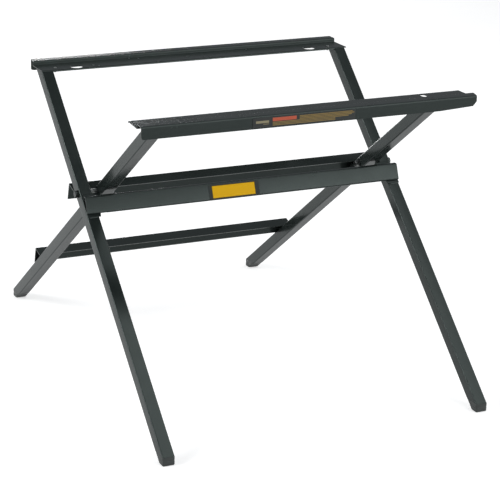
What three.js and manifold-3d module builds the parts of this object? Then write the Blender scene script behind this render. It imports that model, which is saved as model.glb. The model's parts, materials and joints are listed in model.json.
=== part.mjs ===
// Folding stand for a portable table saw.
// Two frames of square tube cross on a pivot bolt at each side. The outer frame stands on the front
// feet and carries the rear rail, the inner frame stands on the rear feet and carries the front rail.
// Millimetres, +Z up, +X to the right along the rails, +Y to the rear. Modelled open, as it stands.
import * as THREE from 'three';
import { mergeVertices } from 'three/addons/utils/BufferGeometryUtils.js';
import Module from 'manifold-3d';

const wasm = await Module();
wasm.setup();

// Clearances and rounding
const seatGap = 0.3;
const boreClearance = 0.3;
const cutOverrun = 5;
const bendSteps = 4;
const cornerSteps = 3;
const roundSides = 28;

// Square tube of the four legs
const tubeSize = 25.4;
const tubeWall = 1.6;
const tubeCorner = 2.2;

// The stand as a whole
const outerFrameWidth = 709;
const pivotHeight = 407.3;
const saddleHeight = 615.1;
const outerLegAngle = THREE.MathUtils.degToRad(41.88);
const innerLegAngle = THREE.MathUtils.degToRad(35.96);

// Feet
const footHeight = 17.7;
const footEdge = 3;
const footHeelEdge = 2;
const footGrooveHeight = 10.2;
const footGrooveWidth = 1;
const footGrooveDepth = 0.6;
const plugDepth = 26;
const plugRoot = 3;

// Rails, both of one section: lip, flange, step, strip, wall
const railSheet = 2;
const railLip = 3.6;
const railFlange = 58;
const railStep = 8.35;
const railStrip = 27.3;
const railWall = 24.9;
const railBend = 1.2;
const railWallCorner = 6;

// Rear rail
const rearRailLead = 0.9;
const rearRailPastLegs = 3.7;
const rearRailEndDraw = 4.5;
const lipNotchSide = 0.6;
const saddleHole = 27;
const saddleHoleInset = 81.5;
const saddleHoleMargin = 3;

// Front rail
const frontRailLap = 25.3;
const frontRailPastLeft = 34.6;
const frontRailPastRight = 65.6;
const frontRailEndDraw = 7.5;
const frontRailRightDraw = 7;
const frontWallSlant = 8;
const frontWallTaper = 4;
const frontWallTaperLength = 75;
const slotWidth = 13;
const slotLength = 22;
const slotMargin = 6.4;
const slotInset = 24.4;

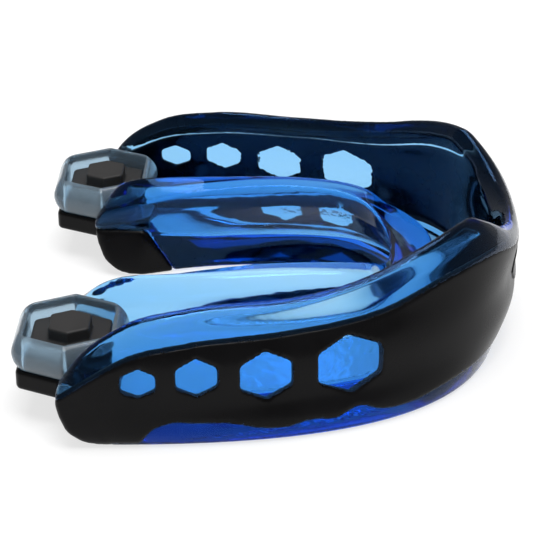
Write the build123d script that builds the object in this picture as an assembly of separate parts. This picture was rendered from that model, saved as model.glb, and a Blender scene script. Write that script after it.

What is required = Copy exactly the lines from the top of the entries through the line with "const tubeCorner = 2.2;" in it, please, keeping both ends and adding nothing.

Response for this exercise =
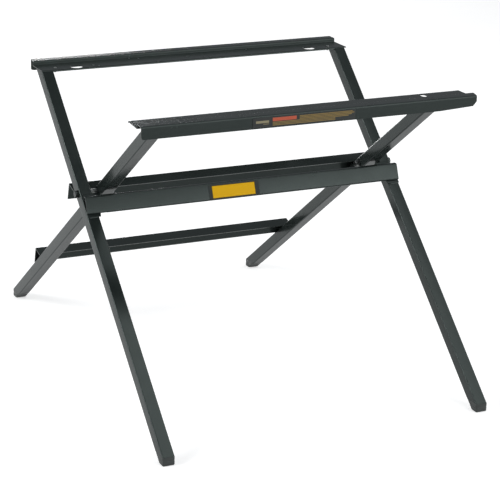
What three.js and manifold-3d module builds the parts of this object? Then write the Blender scene script behind this render. It imports that model, which is saved as model.glb. The model's parts, materials and joints are listed in model.json.
=== part.mjs ===
// Folding stand for a portable table saw.
// Two frames of square tube cross on a pivot bolt at each side. The outer frame stands on the front
// feet and carries the rear rail, the inner frame stands on the rear feet and carries the front rail.
// Millimetres, +Z up, +X to the right along the rails, +Y to the rear. Modelled open, as it stands.
import * as THREE from 'three';
import { mergeVertices } from 'three/addons/utils/BufferGeometryUtils.js';
import Module from 'manifold-3d';

const wasm = await Module();
wasm.setup();

// Clearances and rounding
const seatGap = 0.3;
const boreClearance = 0.3;
const cutOverrun = 5;
const bendSteps = 4;
const cornerSteps = 3;
const roundSides = 28;

// Square tube of the four legs
const tubeSize = 25.4;
const tubeWall = 1.6;
const tubeCorner = 2.2;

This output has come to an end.